Attention as Cognitive Labor

Matthew Crawford’s concept describing how sustained attentiveness functions as a form of productivity in contemporary life. The cultural validation of continuous information consumption — podcasts during transit, reading during meals — has progressively eliminated the unoccupied time in which processing naturally occurs. The compulsion to keep something coming in is not a personal failure of discipline. It is the product of a framework that has made the quiet moment feel like waste.

Attention Residue

Sophie Leroy’s finding that when a previous task or piece of information has not been fully processed before the next input arrives, the unresolved material persists as background cognitive noise that reduces the quality of subsequent processing. Continuous consumption compounds this residue with each cycle. Placing a gap between inputs allows the residue from each one to clear before the next arrives.

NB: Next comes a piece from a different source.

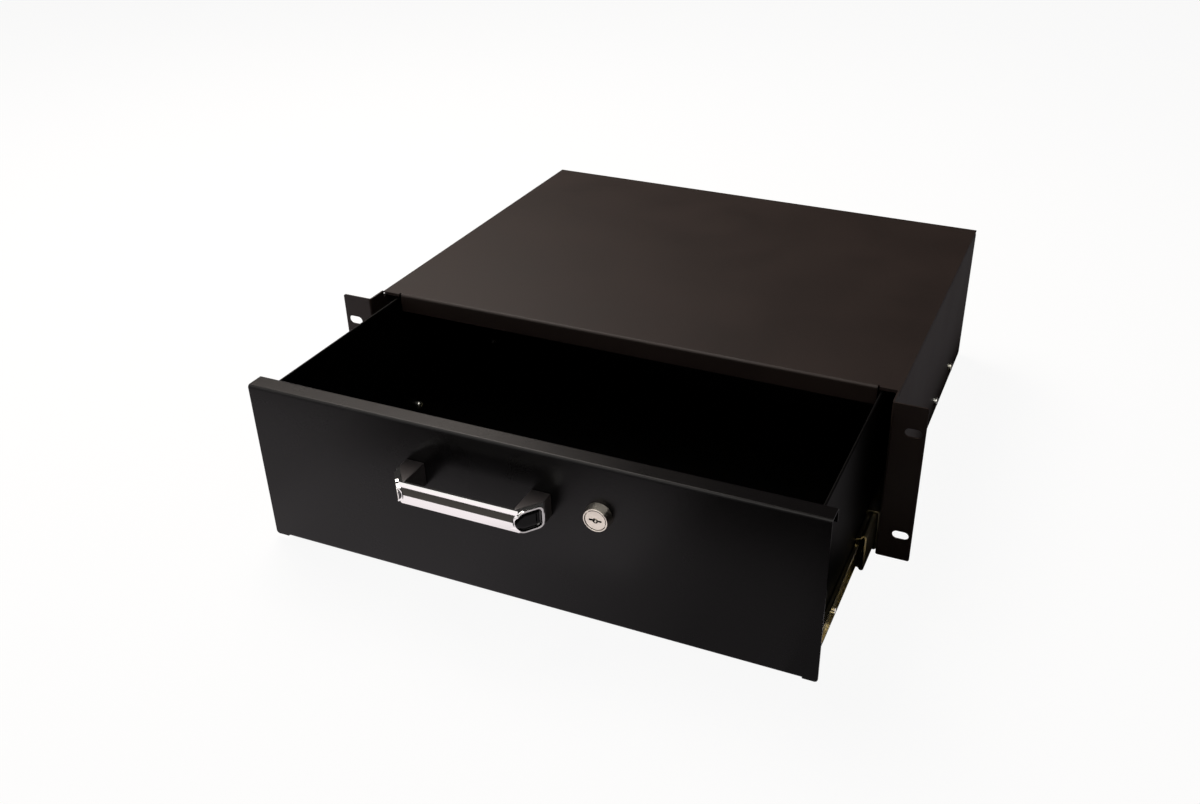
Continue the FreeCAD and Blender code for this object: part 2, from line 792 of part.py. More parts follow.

Attention Restoration Theory

Rachel Kaplan’s framework establishing that directed attention has a finite recovery curve and that recovery requires conditions of low directed demand — what Kaplan called soft fascination. The cognitive science basis for understanding processing gaps not as idle time but as the restoration phase without which directed attention degrades. Input-zero time is a functional requirement, not an indulgence.

Default Mode Processing and Meaning-Making

Mary Helen Immordino-Yang’s research demonstrating that the brain’s default mode network performs active meaning-generation — integrating experience with existing self-knowledge and assigning significance — during periods when external input has stopped. Without this processing, experience remains as record rather than becoming meaning. The restoration of processing time is the restoration of the only step that converts received information into something integrated, retrievable, and usable.